SPOX: Borussia Mönchengladbach ist in letzter Zeit mit Understatement gut gefahren.
Heldt: Unsere Historie der letzten Jahre ist doch aber eine ganz andere. Wir waren in den letzten zehn Jahren neun Mal international vertreten und haben uns vielleicht auch durch den Druck, den wir uns selbst auferlegen, zu den Top 10 in Europa gemausert. Wir hätten es als zweiter deutscher Verein überhaupt fast geschafft, in Topf 1 der Champions-League-Auslosung zu kommen. Die ambitionierten Ziele, die wir uns gesteckt haben, tragen also durchaus ihre Früchte. Klar, man konnte und kann immer besser agieren. Man vergisst aber viel zu oft unsere Erfolgsgeschichte der vergangenen Jahre.
SPOX: Dass das Thema Meistertitel zuletzt aber mehr hemmte als motivierte, hat Clemens Tönnies kürzlich eingestanden. Pflichten Sie ihm bei?

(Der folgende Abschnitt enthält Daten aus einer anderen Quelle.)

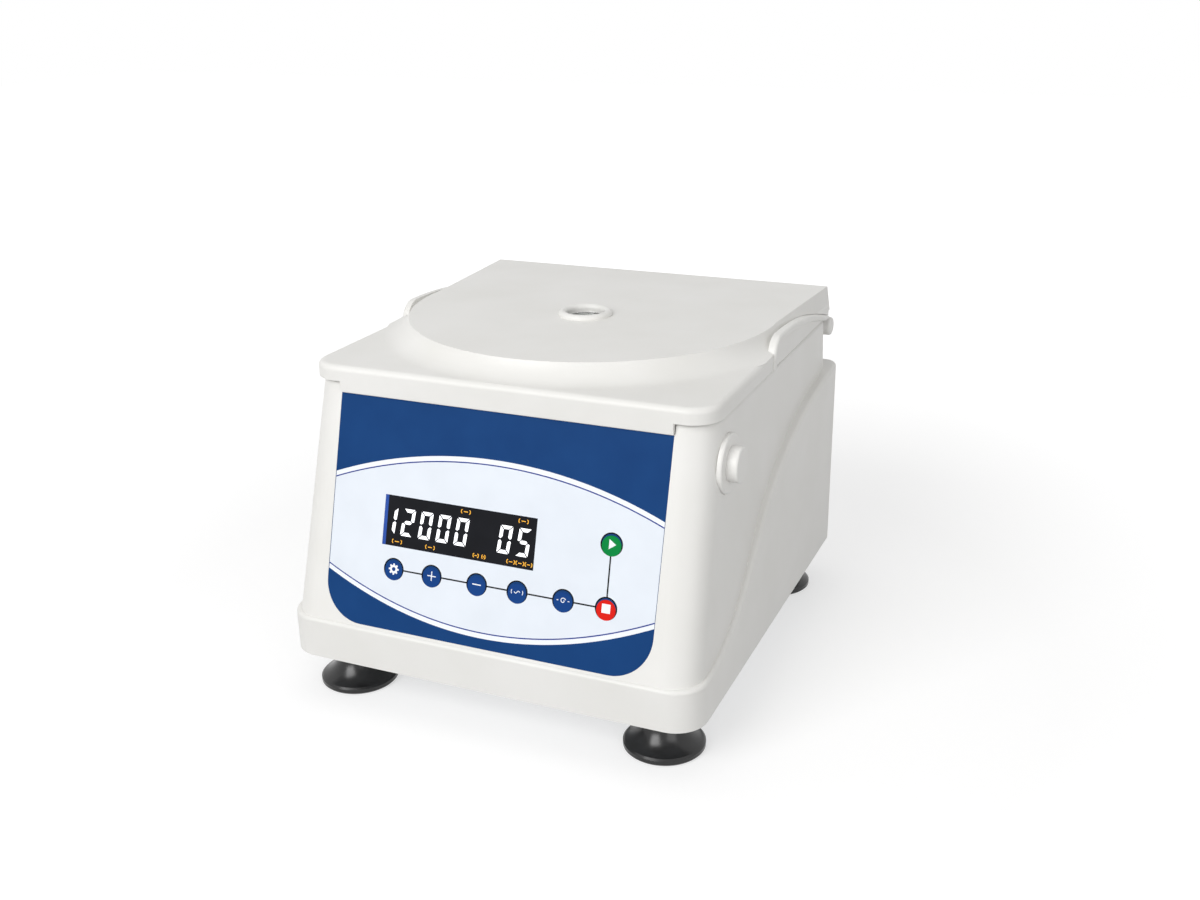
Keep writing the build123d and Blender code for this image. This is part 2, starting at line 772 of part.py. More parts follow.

Heldt: Ja. 2001 und 2007 haben wir zwei Mal intensiv an der Schale gekratzt. Wenn man das aber aus der aktuellen Warte heraus analysiert, dann scheint man damals zu einem gewissen Zeitpunkt mit der Last des Drucks nicht zurechtgekommen zu sein. Das ist rückblickend von mir zwar einfach gesagt, denn ich war nicht dabei und brauche auch nicht so zu tun, als wüsste ich es besser.
SPOX: Aber?
Heldt: Natürlich haben diese beiden Episoden bei uns dafür gesorgt zu sagen, dass wir den Druck der unbedingten Meisterschaft aus den Köpfen der Leute kriegen müssen. Gleichzeitig dürfen wir aber auch nicht den Fehler machen, uns kleiner zu machen als wir sind. Wir dürfen den Traum vom Titel nicht verlieren, müssen uns aber realistisch sowie zeitgemäß einschätzen. In diesem Spannungsfeld bewegt man sich als ambitionierter und zweitgrößter Verein Deutschlands.
SPOX: Wer glauben Sie, wird der nächste Überraschungsmeister der Bundesliga?
Heldt: (überlegt lange) Dieses Jahr wird es keinen Überraschungsmeister geben. Um sagen zu können, was die nächsten Jahre passiert, dafür reicht mein Bauchgefühl nicht aus. Ich bin aber überzeugt, dass es auch weiterhin Überraschungsmeister geben wird.